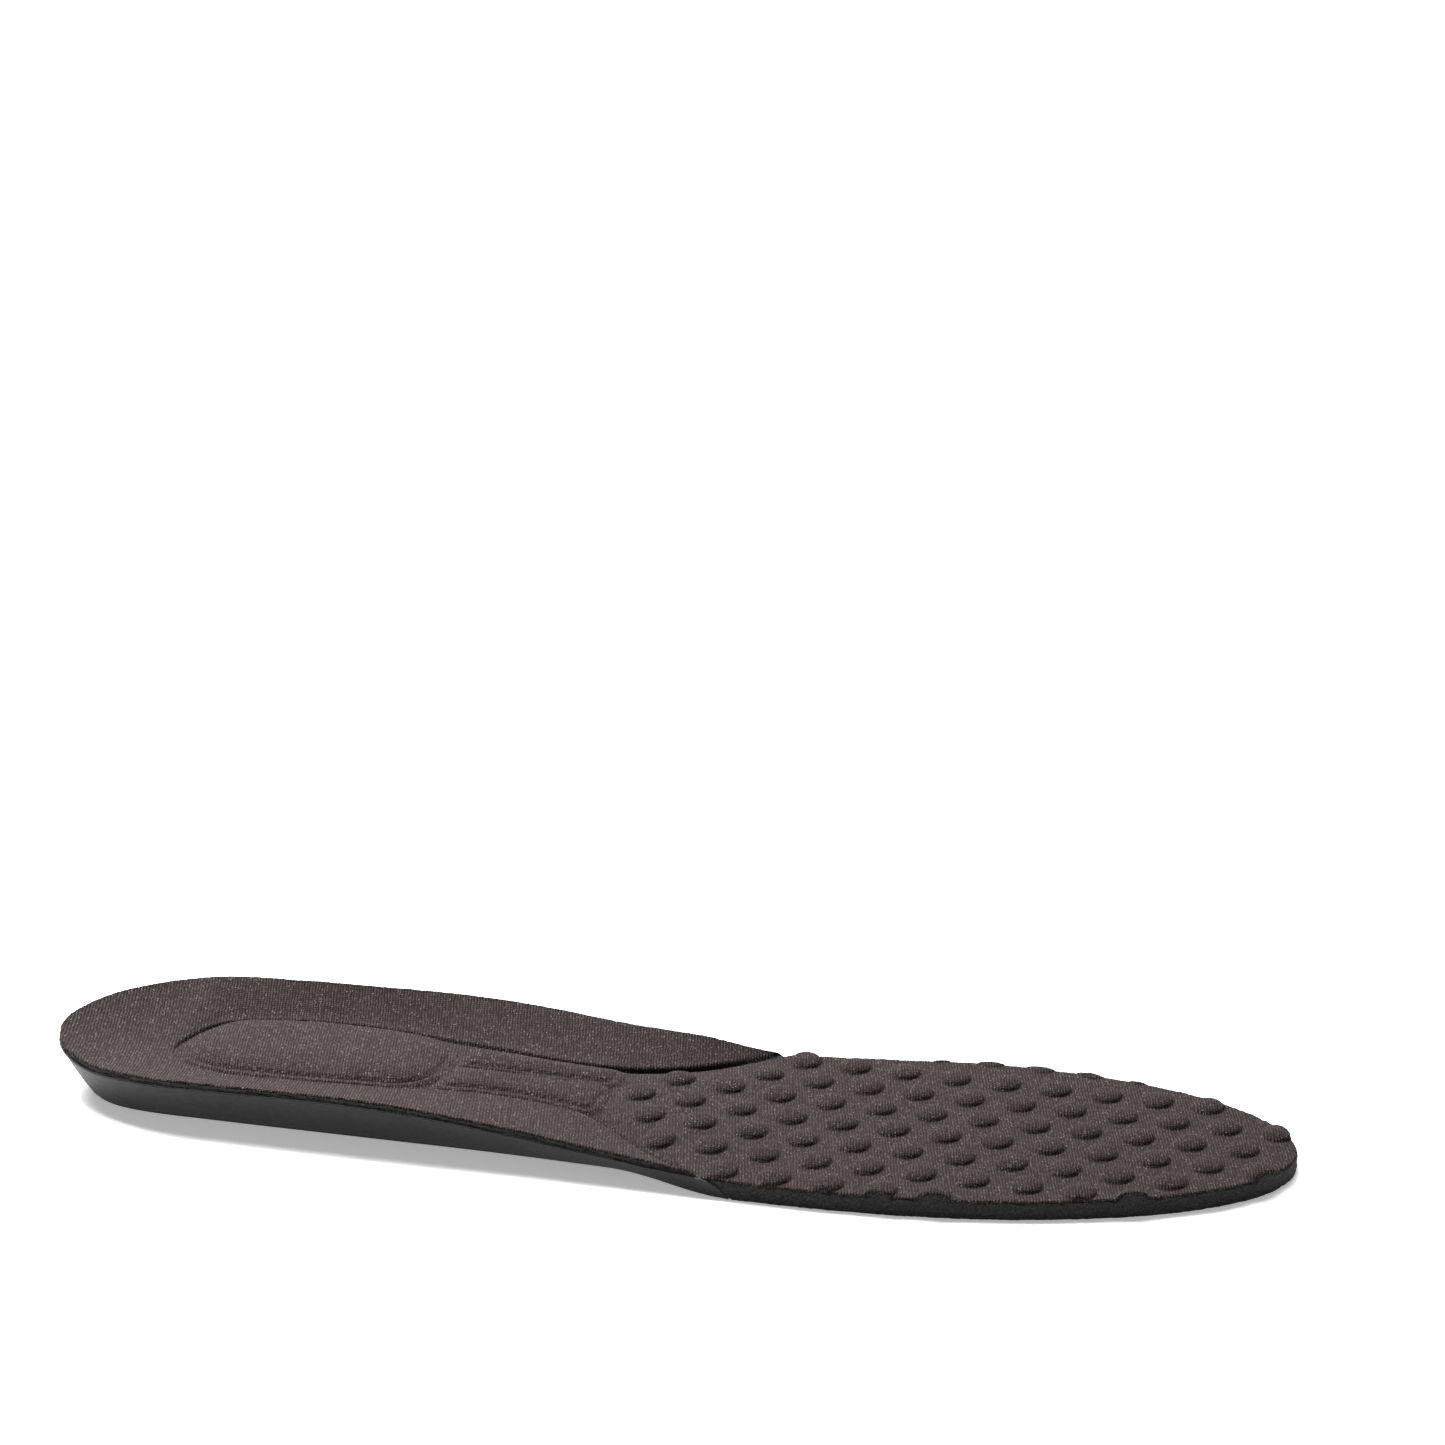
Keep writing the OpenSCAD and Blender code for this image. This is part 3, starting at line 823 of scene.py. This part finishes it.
def make_collar():
    """The U-shaped collar between the sheet and the cover."""
    rng = np.random.default_rng(7)
    tip = WING_END + 1
    start = int(np.argmax((OUTLINE[:, 0] > tip) & (np.roll(OUTLINE[:, 0], -1) <= tip)))
    turned = np.roll(OUTLINE, -start - 1, axis=0)
    rim = turned[turned[:, 0] <= tip]
    inner = LOOP[:-4]
    inner = inner[depth_in(inner, ROUGH_OUTLINE) > 0.8]
    loop = np.vstack([rim, inner[::-1]])
    high, low = cloth_under(loop), sheet_top(loop)
    least = 0.05
    high = np.maximum(high, low + least)
    rings = ragged_wall(loop, high, low, 3, FOAM_RAGGED, rng)
    # Only the rim was cut with a rough edge
    on_rim = np.where(np.arange(len(loop)) < len(rim), 1, 0)[:, None]
    rings[:, :, :2] = loop + (rings[:, :, :2] - loop) * on_rim

    def top(p):
        return np.maximum(foam_top(p), sheet_top(p) + least)

    form = solid(rings, top, sheet_top, UNDER_GRID)
    return make_piece("collar_foam", [form], CUT_FOAM, ["heel_collar"], crease=80)


def make_raised(name, node, loop):
    """A raised pad or bar: rounded over its top edge, flat where it is glued down."""
    loop = thin_loop(loop[::-1] if is_clockwise(loop) else loop, 0.8)
    loop = loop - PIECE_INSET * outward(loop)
    low = sheet_top(loop) + GAP
    rings = np.array([
        np.column_stack([loop, low + 0.05]),
        np.column_stack([loop, low]),
    ])

    def top(p):
        return np.maximum(foam_top(p) - PIECE_DROP, sheet_top(p) + 0.07)

    form = solid(rings, top, lambda p: sheet_top(p) + GAP, 0.8)
    return make_piece(name, [form], PAD_FOAM, [node])


def dome_reach(centre, middle, rays):
    """How far each ray from a dome's middle runs inside the dome and the outline."""
    longest = 2.2 * DOME_HALF[:2].max()
    reach = np.linspace(0, longest, 45)[1:]
    points = (middle + rays[:, None] * reach[None, :, None]).reshape(-1, 2)
    in_dome = (((points - centre) / DOME_HALF[:2]) ** 2).sum(1) < 1
    inside = in_dome & (depth_in(points, ROUGH_OUTLINE) > 0.5)
    count = np.cumprod(inside.reshape(len(rays), -1), axis=1).sum(1)
    return np.maximum(count, 1) * reach[0]


def dome_form(centre, middle):
    """One foam dome's points and faces, cut off where the rim passes through it."""
    angle = np.linspace(0, 2 * math.pi, DOME_SIDES, endpoint=False)
    rays = np.column_stack([np.cos(angle), np.sin(angle)])
    longest = dome_reach(centre, middle, rays)[:, None]
    plan = [middle[None]]
    for share in np.linspace(0, 1, DOME_RINGS + 1)[1:]:
        plan.append(middle + rays * longest * share)
    plan = np.vstack(plan)
    ground = sheet_top(plan) + GAP
    height = np.maximum(cloth_under(plan) - DOME_DROP, ground + 0.02)
    points = np.column_stack([plan, height])
    foot = np.column_stack([plan[-DOME_SIDES:], ground[-DOME_SIDES:]])
    points = np.vstack([points, foot, [[*middle, ground[0]]]])
    last = len(plan)
    faces = []
    for k in range(DOME_SIDES):
        n = (k + 1) % DOME_SIDES
        faces.append([0, 1 + k, 1 + n])
        for ring in range(DOME_RINGS):
            a, b = 1 + ring * DOME_SIDES + k, 1 + ring * DOME_SIDES + n
            faces.append([a, a + DOME_SIDES, b + DOME_SIDES, b])
        faces.append([len(points) - 1, last + n, last + k])
    return points, faces


def make_dome_row(name, domes):
    """One row of foam domes under the cover."""
    forms = [dome_form(centre, middle) for centre, middle, _ in domes]
    return make_piece(f"{name}_foam", forms, PAD_FOAM, [name])


def base_knots():
    """Knots (rim x, rim y, sole x, sole y) from the arch side's front round the heel."""
    points = node_points("heel_base")
    sole = points[points[:, 2] < 0.01, :2]

    def foot_of(rim, middle_y):
        """The outermost sole corner straight in from a rim point."""
        centre = np.array([max(rim[0], HEEL_ROUND_X), middle_y])
        way = rim - centre
        share = (sole - centre) @ way / (way @ way)
        aside = np.linalg.norm(sole - centre - share[:, None] * way, axis=1)
        found = sole[(aside < 0.04) & (share > 0.5) & (share < 1.02)]
        return max(found.tolist(), key=lambda p: np.linalg.norm(p - centre))

    arch, outer = [], []
    for row in SHEET:
        if row[0, 0] > BASE_END + 0.1:
            break
        middle_y = (row[0, 1] + row[-1, 1]) / 2
        outer.append([*row[0, :2], *foot_of(row[0, :2], middle_y)])
        arch.append([*row[-1, :2], *foot_of(row[-1, :2], middle_y)])
    return np.array(arch[::-1] + outer)


def make_base():
    """The moulded base: a leaning wall with a lip at its top and a small round at its foot."""
    line = smooth_curve(base_knots(), 0.8)
    front_edge = np.linspace(line[-1], line[0], 60)[1:-1]
    line = np.vstack([line, front_edge])
    rim, sole = line[:, :2], line[:, 2:]
    normal = outward(rim)
    high = sheet_under(rim) - GAP
    lip = LIP * np.clip(high / 4, 0, 1)
    lip_shares = [0.25, 1] + [0] * WALL_ROWS
    rings = []
    for t, lip_share in zip([0, 0.04, *np.linspace(0.1, 1, WALL_ROWS)], lip_shares):
        place = rim + (sole - rim) * t ** WALL_CURVE + normal * (lip * lip_share)[:, None]
        if t == 1:
            rings.append(np.column_stack([place, np.minimum(FOOT_ROUND, 0.5 * high)]))
            place = place - 0.6 * FOOT_ROUND * outward(sole)
        rings.append(np.column_stack([place, high * (1 - t)]))
    form = solid(
        np.array(rings), lambda p: sheet_under(p) - GAP, lambda p: np.zeros(len(p)),
        UNDER_GRID, under_spacing=2.5)
    return make_piece("moulded_base", [form], MOULDED_FOAM, ["heel_base"], crease=40)


def make_fray(rim):
    """Loose fibres along the cover's cut edge, as thin three-sided tapered tubes."""
    rng = np.random.default_rng(9)
    count, joints = 4200, 4
    normal = outward(rim[:, :2])
    points, faces = [], []
    for _ in range(count):
        i = rng.integers(len(rim))
        root = rim[i] + [0, 0, -rng.uniform(0.05, COVER_T)]
        length = rng.choice([rng.uniform(0.3, 0.8), rng.uniform(0.8, 1.6)], p=[0.85, 0.15])
        side = np.array([-normal[i, 1], normal[i, 0]])
        heading = np.array([*(normal[i] + rng.normal(0, 0.8) * side), rng.normal(0.15, 0.5)])
        heading /= np.linalg.norm(heading)
        thick = rng.uniform(0.025, 0.05)
        place = root - heading * 0.1
        for k in range(joints):
            across = np.cross(heading, [0.2, 0.3, 1.0])
            across /= np.linalg.norm(across)
            other = np.cross(heading, across)
            r = thick * (1 - 0.7 * k / (joints - 1))
            for turn in (0, 2.1, 4.2):
                points.append(place + r * (math.cos(turn) * across + math.sin(turn) * other))
            heading = heading + rng.normal(0, 0.35, 3)
            heading /= np.linalg.norm(heading)
            place = place + heading * length / (joints - 1)
        first = len(points) - 3 * joints
        for k in range(joints - 1):
            a = first + 3 * k
            for s in range(3):
                n = (s + 1) % 3
                faces.append([a + s, a + n, a + 3 + n, a + 3 + s])
        faces.append([first + 2, first + 1, first])
        faces.append([first + 3 * joints - 3, first + 3 * joints - 2, first + 3 * joints - 1])
    points = np.array(points)
    points[:, 2] = np.maximum(points[:, 2], 0.05)
    return make_piece("cover_edge_fray", [(points, faces)], KNIT, [])


cover, cover_rim = make_cover()
fray = make_fray(cover_rim)
sheet_foam = make_sheet_foam()
collar = make_collar()
base = make_base()
pad = make_raised("heel_pad_foam", "heel_pad", PAD_LOOP)
bars = [
    make_raised(f"arch_bar_{side}_foam", f"arch_bar_{side}", loop)
    for side, loop in BAR_LOOPS.items()
]
dome_rows = [make_dome_row(name, DOMES[name]) for name in ROWS]


# ---------------------------------------------------------------- floor, light and camera

def make_floor():
    """A white floor that reaches past the camera's view."""
    floor = bpy.data.meshes.new("floor")
    half = 20.0
    floor.from_pydata(
        [(-half, -half, 0), (half, -half, 0), (half, half, 0), (-half, half, 0)], [], [(0, 1, 2, 3)])
    m = Nodes(
        "floor", Base_Color=grey(0.93), Roughness=0.9, Specular_IOR_Level=0.1,
        Emission_Color=(1, 1, 1, 1), Emission_Strength=0.36)
    floor.materials.append(m.material)
    thing = bpy.data.objects.new("floor", floor)
    thing.location.z = -0.02 * MM
    bpy.context.scene.collection.objects.link(thing)


def make_sun(name, toward, strength, spread):
    """A distant soft light shining along toward."""
    data = bpy.data.lights.new(name, "SUN")
    data.energy = strength
    data.angle = math.radians(spread)
    lamp = bpy.data.objects.new(name, data)
    lamp.rotation_euler = Vector(toward).to_track_quat("-Z", "Y").to_euler()
    bpy.context.scene.collection.objects.link(lamp)


def make_lamp(name, place, power, size):
    """A square soft box at a place, facing the insole's middle."""
    data = bpy.data.lights.new(name, "AREA")
    data.energy = power
    data.size = size
    lamp = bpy.data.objects.new(name, data)
    lamp.location = place
    lamp.rotation_euler = (-Vector(place)).to_track_quat("-Z", "Y").to_euler()
    bpy.context.scene.collection.objects.link(lamp)


def make_world(strength):
    """An even white surround."""
    world = bpy.data.worlds.new("studio")
    world.use_nodes = True
    back = world.node_tree.nodes["Background"]
    back.inputs["Color"].default_value = (1, 1, 1, 1)
    back.inputs["Strength"].default_value = strength
    bpy.context.scene.world = world


def make_camera():
    """A long lens 16 degrees above the floor, with the outer side and heel to the left."""
    data = bpy.data.cameras.new("camera")
    data.sensor_width = 36
    data.lens = 109.13
    data.clip_end = 60
    camera = bpy.data.objects.new("camera", data)
    forward = Vector((-0.223, 0.934, -0.277)).normalized()
    up = Vector((-0.093, 0.262, 0.96))
    right = forward.cross(up).normalized()
    up = right.cross(forward)
    turn = Matrix((right, up, -forward)).transposed().to_4x4()
    camera.matrix_world = Matrix.Translation((0.2160, -0.8691, 0.3480)) @ turn
    bpy.context.scene.collection.objects.link(camera)
    bpy.context.scene.camera = camera


make_floor()
make_sun("key", (0.25, -0.62, -1.0), 3.6, 28)
make_lamp("heel_lamp", (-0.32, 0.16, 0.4), 7.0, 0.25)
make_sun("back", (0.15, -1.0, -0.5), 0.9, 35)
make_world(0.11)
make_camera()
bpy.context.scene.view_settings.view_transform = "Standard"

--- OBJECTIVE ---
Copy the lines from the start of the data verbatim, stopping after the line containing "return np.maximum(count, 1) * reach[0]".

--- COMPLETE ANSWER ---
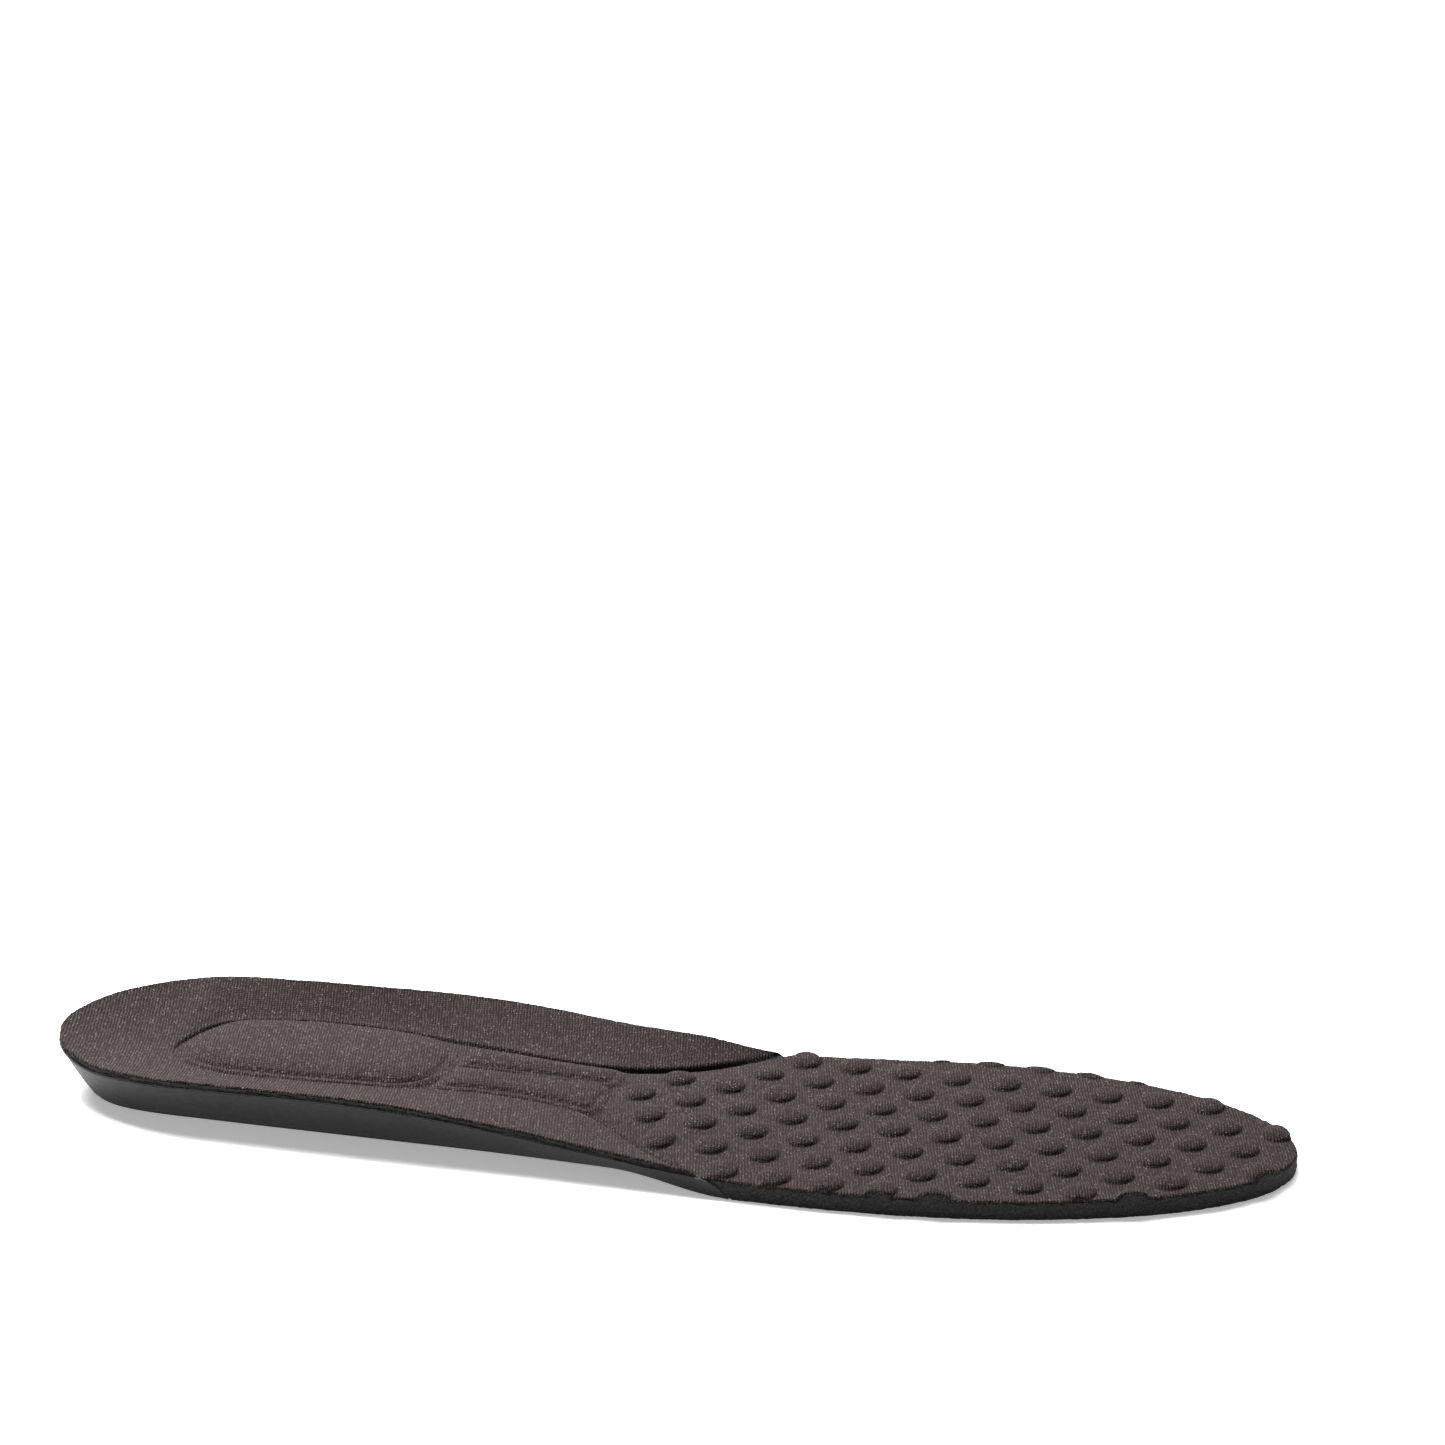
Keep writing the OpenSCAD and Blender code for this image. This is part 3, starting at line 823 of scene.py. This part finishes it.
def make_collar():
    """The U-shaped collar between the sheet and the cover."""
    rng = np.random.default_rng(7)
    tip = WING_END + 1
    start = int(np.argmax((OUTLINE[:, 0] > tip) & (np.roll(OUTLINE[:, 0], -1) <= tip)))
    turned = np.roll(OUTLINE, -start - 1, axis=0)
    rim = turned[turned[:, 0] <= tip]
    inner = LOOP[:-4]
    inner = inner[depth_in(inner, ROUGH_OUTLINE) > 0.8]
    loop = np.vstack([rim, inner[::-1]])
    high, low = cloth_under(loop), sheet_top(loop)
    least = 0.05
    high = np.maximum(high, low + least)
    rings = ragged_wall(loop, high, low, 3, FOAM_RAGGED, rng)
    # Only the rim was cut with a rough edge
    on_rim = np.where(np.arange(len(loop)) < len(rim), 1, 0)[:, None]
    rings[:, :, :2] = loop + (rings[:, :, :2] - loop) * on_rim

    def top(p):
        return np.maximum(foam_top(p), sheet_top(p) + least)

    form = solid(rings, top, sheet_top, UNDER_GRID)
    return make_piece("collar_foam", [form], CUT_FOAM, ["heel_collar"], crease=80)


def make_raised(name, node, loop):
    """A raised pad or bar: rounded over its top edge, flat where it is glued down."""
    loop = thin_loop(loop[::-1] if is_clockwise(loop) else loop, 0.8)
    loop = loop - PIECE_INSET * outward(loop)
    low = sheet_top(loop) + GAP
    rings = np.array([
        np.column_stack([loop, low + 0.05]),
        np.column_stack([loop, low]),
    ])

    def top(p):
        return np.maximum(foam_top(p) - PIECE_DROP, sheet_top(p) + 0.07)

    form = solid(rings, top, lambda p: sheet_top(p) + GAP, 0.8)
    return make_piece(name, [form], PAD_FOAM, [node])


def dome_reach(centre, middle, rays):
    """How far each ray from a dome's middle runs inside the dome and the outline."""
    longest = 2.2 * DOME_HALF[:2].max()
    reach = np.linspace(0, longest, 45)[1:]
    points = (middle + rays[:, None] * reach[None, :, None]).reshape(-1, 2)
    in_dome = (((points - centre) / DOME_HALF[:2]) ** 2).sum(1) < 1
    inside = in_dome & (depth_in(points, ROUGH_OUTLINE) > 0.5)
    count = np.cumprod(inside.reshape(len(rays), -1), axis=1).sum(1)
    return np.maximum(count, 1) * reach[0]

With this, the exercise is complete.